Ana Stipicic destacou que os rios contaminados afetaram um mangue e que “há pedaços enormes de carvão ao longo da margem costeira. O porto da mina e as trituradoras que moem o mineral lançam pó de carvão no mar. Isso ninguém estuda”. Ela afirmou que a dispersão de material em partículas “cai nos campos de pastoreio, nas florestas e em corpos de água vizinhos, onde há uma fauna riquíssima”, ressaltando que a exploração da mina provocou “enorme deslocamento de fauna, desde pássaros carpinteiros até o ratão do banhado e o cervo sul-andino”.

Por sua vez, o biólogo Juan Capella, da Fundação Jubarte, denunciou que o transporte de carvão em barcos pelo golfo de Otway, canal Gerónimo e estreito de Magalhães, afeta as baleias jubarte e os golfinhos que ocupam essa área, onde fica o Parque Marinho Francisco Coloane. “Há casos registrados de choques de cargueiros com baleias.
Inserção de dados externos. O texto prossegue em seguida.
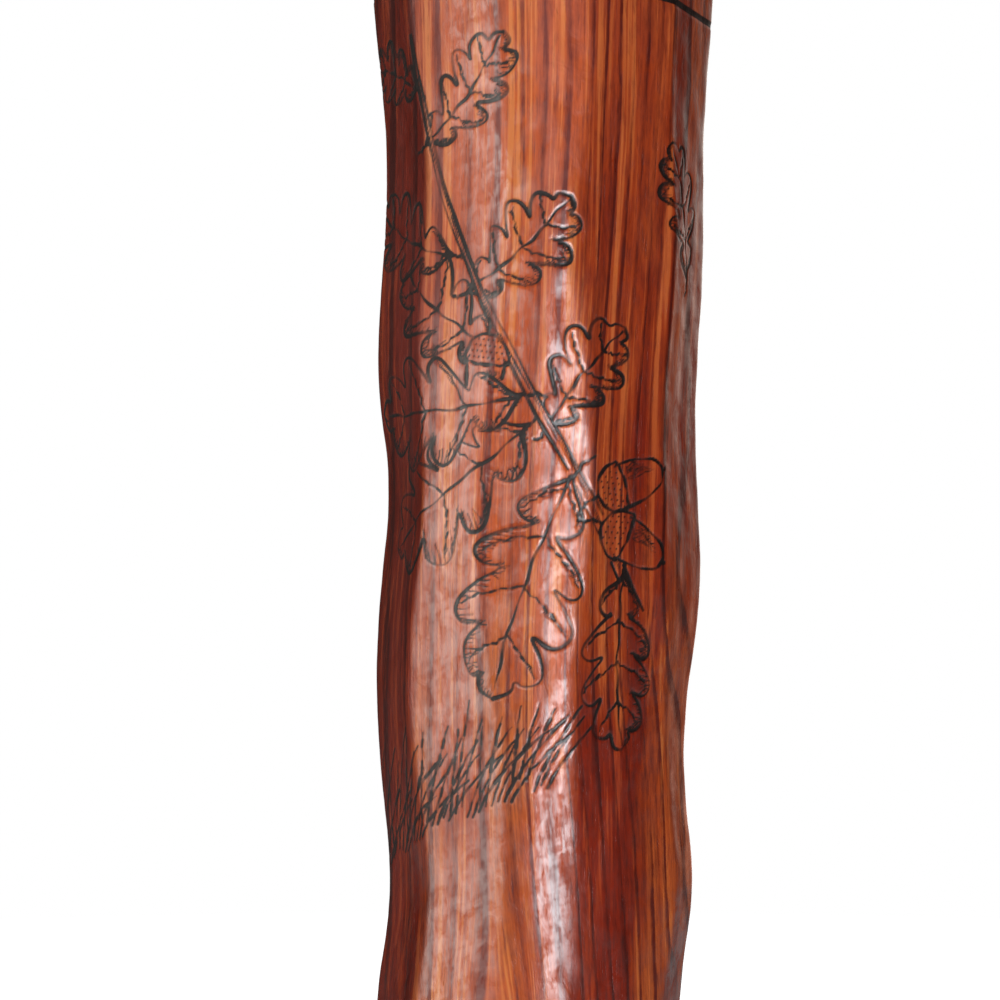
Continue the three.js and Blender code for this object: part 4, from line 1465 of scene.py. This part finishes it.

Quanto mais carvão e mais tráfego de embarcações por um canal tão estreito, maior a probabilidade de choques e morte de baleias. Em março, um barco chocou-se com uma baleia e a matou”, apontou o especialista à IPS,de Punta Arenas, capital da região de Magalhães.

O especialista em clima Nicolás Butorovic acrescentou que, durante o Estudo de Impacto Ambiental da mina Invierno, “provamos que o projeto era ruim com relação ao material particulado sedimentar. Eles previram 60 microgramas por dia, mas as estações mediram até 158”. A companhia declarou, então, que não usaria explosões de dinamite, pois buscava uma mineração sustentável e que os ventos na região tinha média de 39 quilômetros por hora, quando, na realidade, às vezes superavam os 180 km/h.

Fernando Dougnac, presidente da organização de advogados ambientalistas Fima, apresentou um recurso no tribunal de Punta Arenas para frear as detonações e anexou uma ordem de não renová-las, que o tribunal acolheu, paralisando as explosões.Em seu recurso, Dougnac disse à IPS, em Santiago, que incluiu uma série de informes veterinários de 1998, que demonstram que as ovelhas em períodos de cruzamento, acasalamento e desmame – de quatro a cinco meses em diferentes períodos – são muito suscetíveis ao ruído, a ponto de se pedir que os trabalhadores não entrem onde há animais.

“Temos esperanças de que as explosões sejam suspensas nesses meses. A mina Invierno necessita reduzir os custos de operação, por isso insistirá em detonar quatro vezes na semana, que é o que está aprovado”, explicou Ana Stipicic.

O diretor nacional do Greenpeace Chile, Matías Asún, assegurou à IPS que a mineradora “enganou a população e abusou com relação às normas para permitir depois um sistema de exploração por meio de explosões de dinamite”. A seu ver, “a autoridade ambiental do Chile opera com critérios econômicos e comerciais. Seu discurso oficial não é a proteção do ambiente, mas a proteção dos investimentos”.

Asún pontuou que “é anacrônico um país em que as energias renováveis estão vivendo um crescimento com altas mundiais e o carvão está francamente de saída, também associado a múltiplos conflitos territoriais, dar um subsídio violando a normativa ambiental de fato e os compromissos que a própria empresa manteve com a comunidade”. Ressaltou que “Isla Riesco não é sustentável, mesmo barateando os custos com consequências ambientais”.

O deputado independente Gabriel Boric, representante da região de Magalhães, disse à IPS que a companhia fragmentou seu projeto de exploração do carvão de Riesco para conseguir sua aprovação. “Permitir que um projeto seja apresentado fragmentado, e desta maneira seu impacto ambiental nunca ser avaliado integralmente, é uma das principais debilidades que tem a institucionalidade ambiental, o que deve ser reparado em uma próxima reforma do sistema”, enfatizou.